The jurisprudence of this State has been established to the effect that an insurer who is forced to pay under its contract of insurance as the result of the negligence of a third party has a right of action under Article 2315 of the Civil Code for such a loss, without the execution of a conventional subrogation. Appalachian Corporation v. Brooklyn Cooperage Company, 151 La. 41, 91 So. 539; Foster and Glassell Company v. Knight Brothers, 152 La. 596, 93 So. 913; London Guarantee Accident Insurance Company v. Vicksburg, S. P. R. Company, 153 La. 287, 95 So. 771; John M. Walton, Inc. v. McManus, La. App., 1 Cir., 67 So.2d 130; Lumbermen's Mutual Insurance Co. v. Ruiz, La. App., 1 Cir., 77 So.2d 84; McCoy v. State Farm Mutual Insurance Co., La. App., 3 Cir., 129 So.2d 66.

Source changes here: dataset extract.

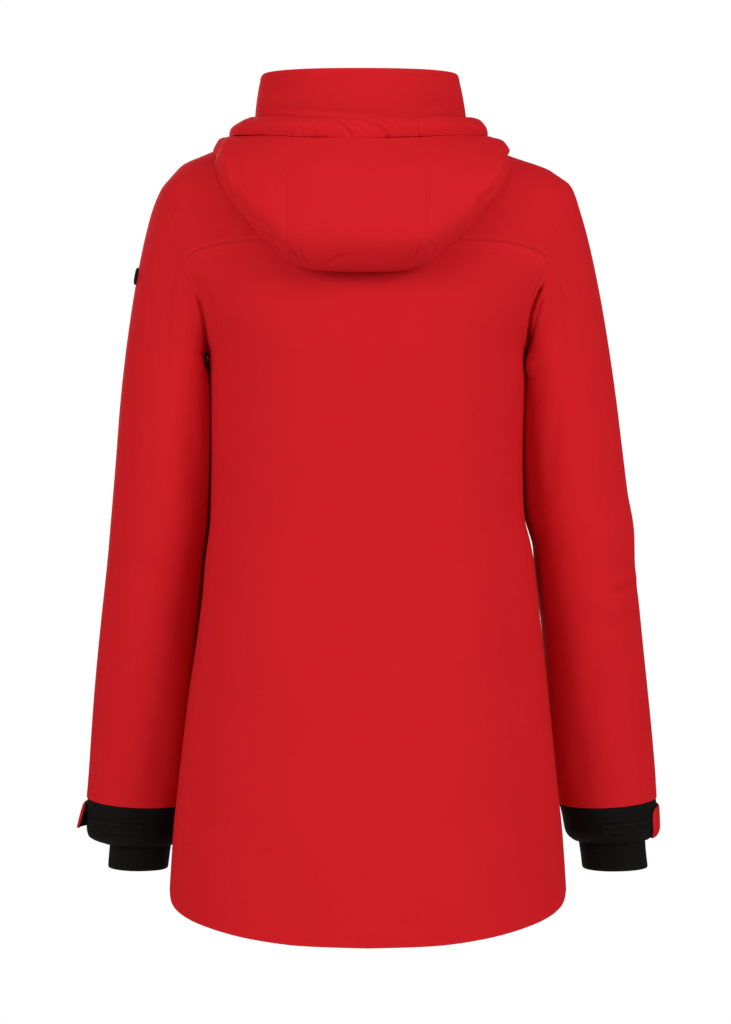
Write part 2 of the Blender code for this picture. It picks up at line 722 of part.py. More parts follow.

If Morock-Ford should be considered as the "insured" under Aetna's policy, therefore, then Aetna by virtue of the payment which it was compelled to make under that policy would be legally subrogated to the rights of that insured against Allen or anyone else for the amount which it was required to pay. Aetna, therefore, as the subrogee of either the owner of the building or of the sub-lessee, Morock-Ford, Inc., is entitled to recover from Allen.
For the reasons herein assigned, the judgment of the trial court is affirmed. All costs of this appeal are assessed to appellant.
Affirmed.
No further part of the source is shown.